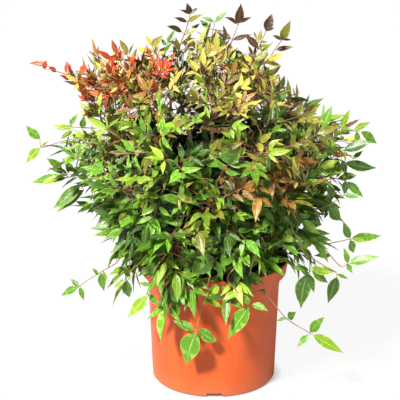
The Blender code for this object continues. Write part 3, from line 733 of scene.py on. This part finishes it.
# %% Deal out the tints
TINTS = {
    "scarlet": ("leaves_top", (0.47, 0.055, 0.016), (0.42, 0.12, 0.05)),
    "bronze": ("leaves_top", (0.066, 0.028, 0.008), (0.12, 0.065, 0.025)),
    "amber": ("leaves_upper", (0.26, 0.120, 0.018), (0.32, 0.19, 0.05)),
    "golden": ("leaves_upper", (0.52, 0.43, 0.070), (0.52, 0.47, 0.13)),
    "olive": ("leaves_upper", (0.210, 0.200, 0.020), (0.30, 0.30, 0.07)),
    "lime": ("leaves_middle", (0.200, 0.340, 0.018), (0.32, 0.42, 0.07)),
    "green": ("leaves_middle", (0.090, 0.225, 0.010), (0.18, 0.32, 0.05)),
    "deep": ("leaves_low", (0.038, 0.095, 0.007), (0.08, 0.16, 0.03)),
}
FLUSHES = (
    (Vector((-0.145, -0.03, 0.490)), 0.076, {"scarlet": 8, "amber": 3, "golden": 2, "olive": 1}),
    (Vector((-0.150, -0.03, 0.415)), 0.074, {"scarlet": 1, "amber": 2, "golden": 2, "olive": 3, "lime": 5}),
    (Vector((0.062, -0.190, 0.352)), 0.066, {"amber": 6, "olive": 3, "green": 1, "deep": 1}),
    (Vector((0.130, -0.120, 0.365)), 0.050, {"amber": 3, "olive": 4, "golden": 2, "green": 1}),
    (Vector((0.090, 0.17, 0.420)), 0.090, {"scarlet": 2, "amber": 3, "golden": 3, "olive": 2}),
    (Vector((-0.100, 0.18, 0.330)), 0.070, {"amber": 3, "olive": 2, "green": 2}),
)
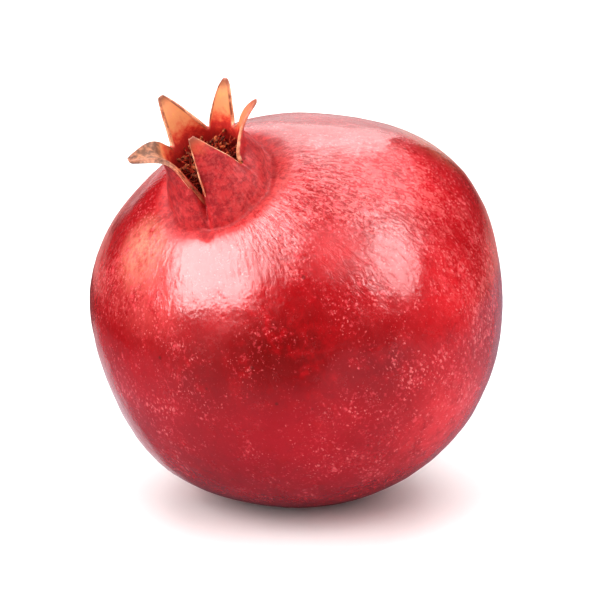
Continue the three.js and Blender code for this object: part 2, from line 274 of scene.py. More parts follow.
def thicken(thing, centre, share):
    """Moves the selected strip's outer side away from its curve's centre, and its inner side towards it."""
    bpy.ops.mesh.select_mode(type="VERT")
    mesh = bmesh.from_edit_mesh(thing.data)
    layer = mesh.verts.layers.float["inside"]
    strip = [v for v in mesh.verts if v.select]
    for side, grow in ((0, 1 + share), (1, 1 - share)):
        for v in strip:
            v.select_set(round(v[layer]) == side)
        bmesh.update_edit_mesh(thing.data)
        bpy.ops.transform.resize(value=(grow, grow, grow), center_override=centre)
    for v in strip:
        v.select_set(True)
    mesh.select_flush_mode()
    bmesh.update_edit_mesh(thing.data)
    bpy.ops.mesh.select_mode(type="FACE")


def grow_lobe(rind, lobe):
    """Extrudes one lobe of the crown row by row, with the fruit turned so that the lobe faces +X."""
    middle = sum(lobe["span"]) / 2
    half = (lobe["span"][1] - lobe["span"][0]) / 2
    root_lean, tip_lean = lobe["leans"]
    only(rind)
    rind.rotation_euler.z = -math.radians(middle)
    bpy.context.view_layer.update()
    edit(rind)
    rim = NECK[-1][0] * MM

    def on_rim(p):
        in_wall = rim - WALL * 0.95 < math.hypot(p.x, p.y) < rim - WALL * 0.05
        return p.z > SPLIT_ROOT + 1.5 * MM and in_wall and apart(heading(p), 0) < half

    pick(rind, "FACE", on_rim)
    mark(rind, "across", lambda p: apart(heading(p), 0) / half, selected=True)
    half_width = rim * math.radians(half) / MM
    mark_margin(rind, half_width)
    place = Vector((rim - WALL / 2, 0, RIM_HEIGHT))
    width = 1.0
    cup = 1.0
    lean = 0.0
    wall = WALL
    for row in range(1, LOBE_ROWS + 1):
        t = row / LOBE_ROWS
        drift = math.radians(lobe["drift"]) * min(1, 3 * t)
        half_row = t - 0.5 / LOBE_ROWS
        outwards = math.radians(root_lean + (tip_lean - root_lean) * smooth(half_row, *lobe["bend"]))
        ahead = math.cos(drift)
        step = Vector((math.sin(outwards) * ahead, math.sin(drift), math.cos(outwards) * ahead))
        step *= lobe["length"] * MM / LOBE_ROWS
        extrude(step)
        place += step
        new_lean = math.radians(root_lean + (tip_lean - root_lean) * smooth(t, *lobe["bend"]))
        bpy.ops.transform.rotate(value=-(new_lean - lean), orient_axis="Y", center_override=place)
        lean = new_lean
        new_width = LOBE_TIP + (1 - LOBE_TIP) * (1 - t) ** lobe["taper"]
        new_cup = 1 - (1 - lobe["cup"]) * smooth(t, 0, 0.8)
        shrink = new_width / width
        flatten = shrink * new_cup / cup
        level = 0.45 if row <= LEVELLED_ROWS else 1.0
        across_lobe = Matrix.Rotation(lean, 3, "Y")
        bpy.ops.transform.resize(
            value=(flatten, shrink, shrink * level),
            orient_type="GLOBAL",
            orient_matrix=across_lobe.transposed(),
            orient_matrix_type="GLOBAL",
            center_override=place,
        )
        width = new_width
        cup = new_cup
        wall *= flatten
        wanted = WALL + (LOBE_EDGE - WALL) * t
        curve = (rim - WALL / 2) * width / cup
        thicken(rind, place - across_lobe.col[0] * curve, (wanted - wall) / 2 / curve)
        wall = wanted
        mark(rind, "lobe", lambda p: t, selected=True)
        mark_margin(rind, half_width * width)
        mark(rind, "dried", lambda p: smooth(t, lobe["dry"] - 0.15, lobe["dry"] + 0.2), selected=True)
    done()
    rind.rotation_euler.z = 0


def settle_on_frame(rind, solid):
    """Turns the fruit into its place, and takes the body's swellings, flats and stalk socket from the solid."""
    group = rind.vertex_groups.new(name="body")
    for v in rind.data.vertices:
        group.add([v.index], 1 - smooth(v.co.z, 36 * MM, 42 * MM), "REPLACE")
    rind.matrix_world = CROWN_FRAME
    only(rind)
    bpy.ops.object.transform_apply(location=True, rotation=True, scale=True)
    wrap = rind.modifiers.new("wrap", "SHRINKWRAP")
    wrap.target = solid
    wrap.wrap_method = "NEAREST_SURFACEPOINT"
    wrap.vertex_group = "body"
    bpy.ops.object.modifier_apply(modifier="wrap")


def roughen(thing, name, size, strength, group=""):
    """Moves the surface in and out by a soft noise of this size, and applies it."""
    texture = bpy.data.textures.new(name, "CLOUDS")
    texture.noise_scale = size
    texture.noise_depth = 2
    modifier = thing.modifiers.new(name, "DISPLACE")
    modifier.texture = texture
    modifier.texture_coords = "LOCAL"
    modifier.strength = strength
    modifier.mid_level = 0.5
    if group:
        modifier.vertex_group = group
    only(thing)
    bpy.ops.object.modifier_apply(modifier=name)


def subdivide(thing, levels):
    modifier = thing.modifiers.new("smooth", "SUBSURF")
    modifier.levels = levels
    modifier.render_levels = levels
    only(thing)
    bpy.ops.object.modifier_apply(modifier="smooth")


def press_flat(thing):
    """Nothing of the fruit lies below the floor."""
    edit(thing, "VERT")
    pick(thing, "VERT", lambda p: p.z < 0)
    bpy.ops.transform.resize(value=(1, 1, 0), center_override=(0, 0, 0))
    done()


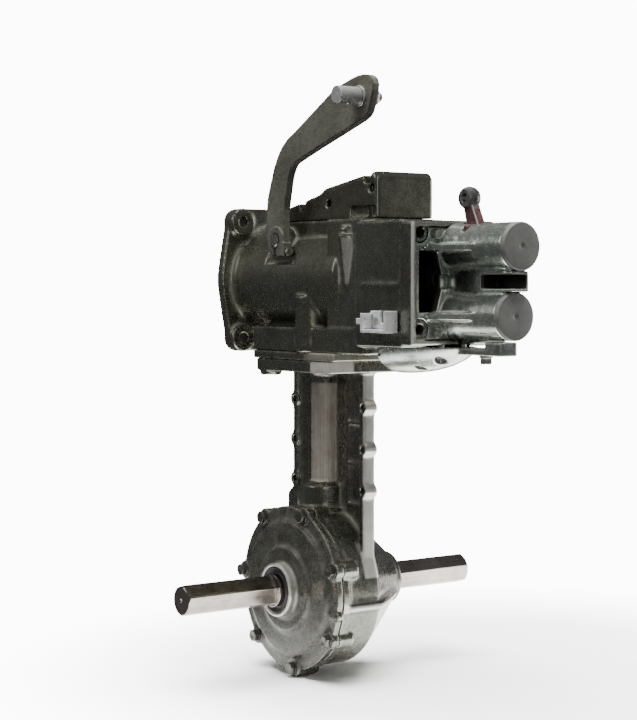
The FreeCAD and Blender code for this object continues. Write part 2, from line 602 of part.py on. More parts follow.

▶ **Task description**
Which lines hold the word "Write"? Copy all of them.

▶ **Output of the exercise**
The Blender code for this object continues. Write part 3, from line 733 of scene.py on. This part finishes it.
The FreeCAD and Blender code for this object continues. Write part 2, from line 602 of part.py on. More parts follow.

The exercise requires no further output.